:: GIVEN RECORDS ::
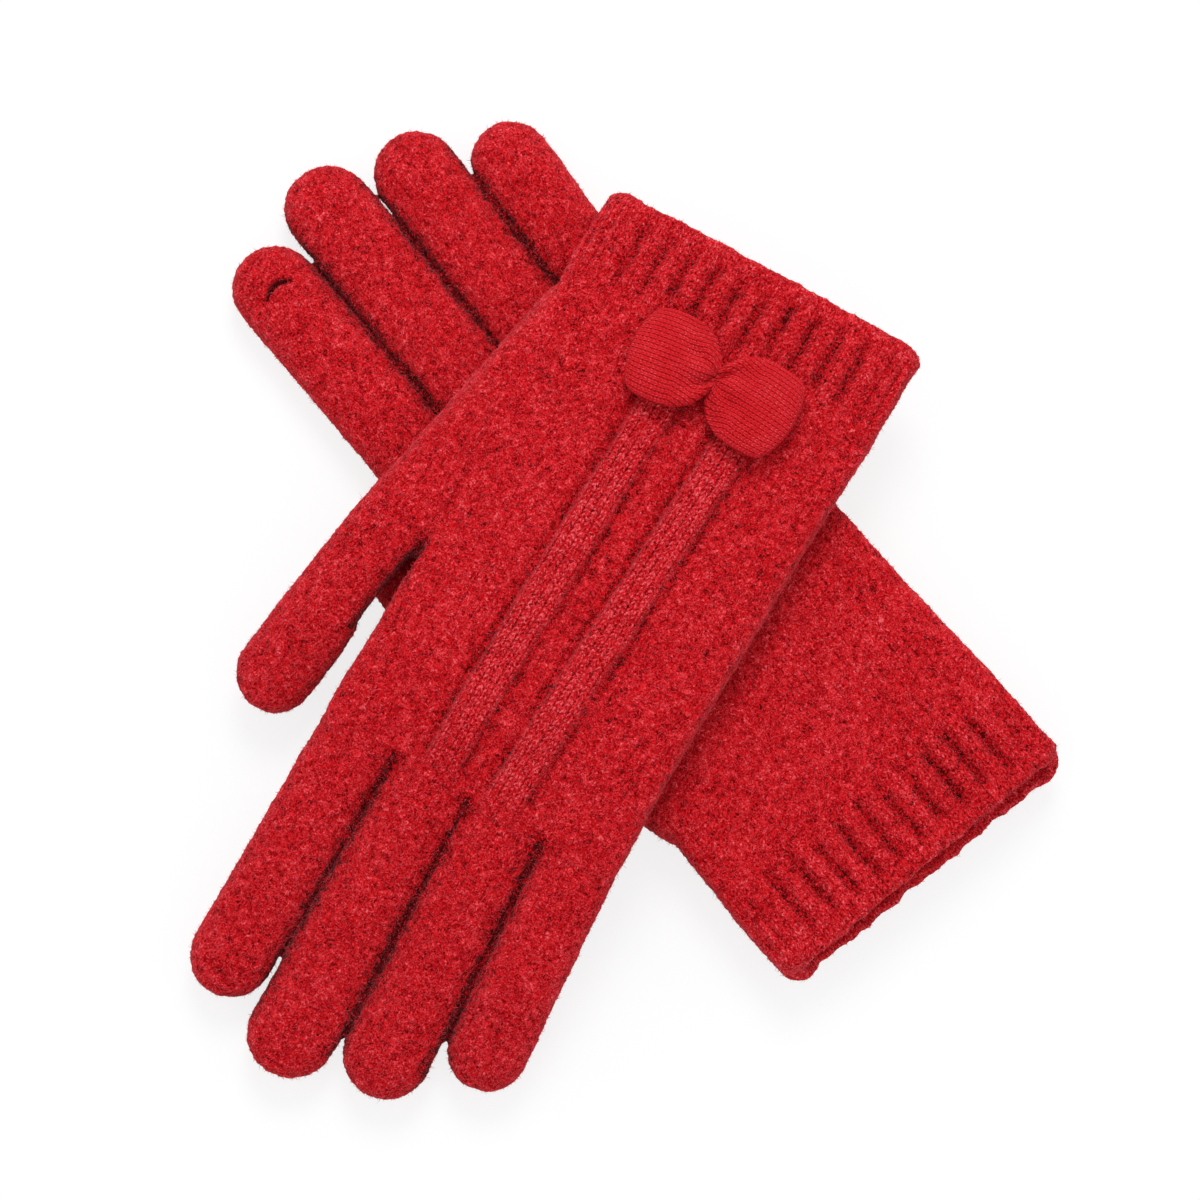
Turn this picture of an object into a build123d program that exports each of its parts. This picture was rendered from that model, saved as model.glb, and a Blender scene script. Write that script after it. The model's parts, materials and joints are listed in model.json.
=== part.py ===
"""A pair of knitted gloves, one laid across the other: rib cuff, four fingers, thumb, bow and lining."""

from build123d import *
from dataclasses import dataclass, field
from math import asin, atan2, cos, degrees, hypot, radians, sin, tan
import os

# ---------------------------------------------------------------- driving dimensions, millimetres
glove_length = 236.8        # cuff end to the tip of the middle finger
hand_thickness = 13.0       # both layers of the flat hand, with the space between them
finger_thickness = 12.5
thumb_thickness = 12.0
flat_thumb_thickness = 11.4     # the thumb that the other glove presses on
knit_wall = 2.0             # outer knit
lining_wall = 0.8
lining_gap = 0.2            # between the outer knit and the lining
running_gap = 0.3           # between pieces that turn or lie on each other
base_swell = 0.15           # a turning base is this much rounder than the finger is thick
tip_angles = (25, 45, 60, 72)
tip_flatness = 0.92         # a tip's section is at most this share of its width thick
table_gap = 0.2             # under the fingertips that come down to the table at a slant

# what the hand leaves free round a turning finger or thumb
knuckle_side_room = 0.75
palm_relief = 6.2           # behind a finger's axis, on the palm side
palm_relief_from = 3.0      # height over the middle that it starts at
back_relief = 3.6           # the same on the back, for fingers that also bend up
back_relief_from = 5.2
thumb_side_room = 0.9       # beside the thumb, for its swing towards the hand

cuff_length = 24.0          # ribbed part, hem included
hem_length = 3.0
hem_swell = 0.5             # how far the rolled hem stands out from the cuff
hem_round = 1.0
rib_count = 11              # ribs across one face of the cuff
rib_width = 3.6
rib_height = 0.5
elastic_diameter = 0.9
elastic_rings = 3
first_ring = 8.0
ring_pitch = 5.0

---

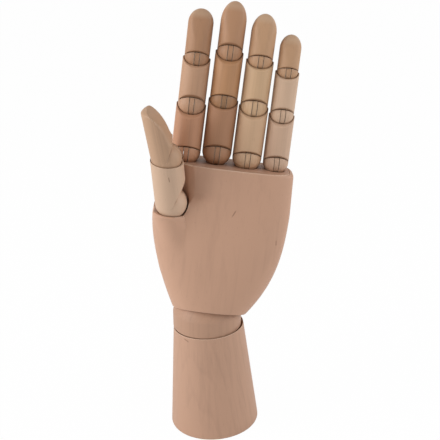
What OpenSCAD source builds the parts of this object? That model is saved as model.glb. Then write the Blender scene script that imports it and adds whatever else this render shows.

--

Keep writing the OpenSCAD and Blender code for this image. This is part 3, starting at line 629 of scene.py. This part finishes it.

:: WHAT YOU SHOULD DO ::
Say how many lines in the records contain the string "saved", and say nothing else.

:: COMPLETE OUTPUT ::
2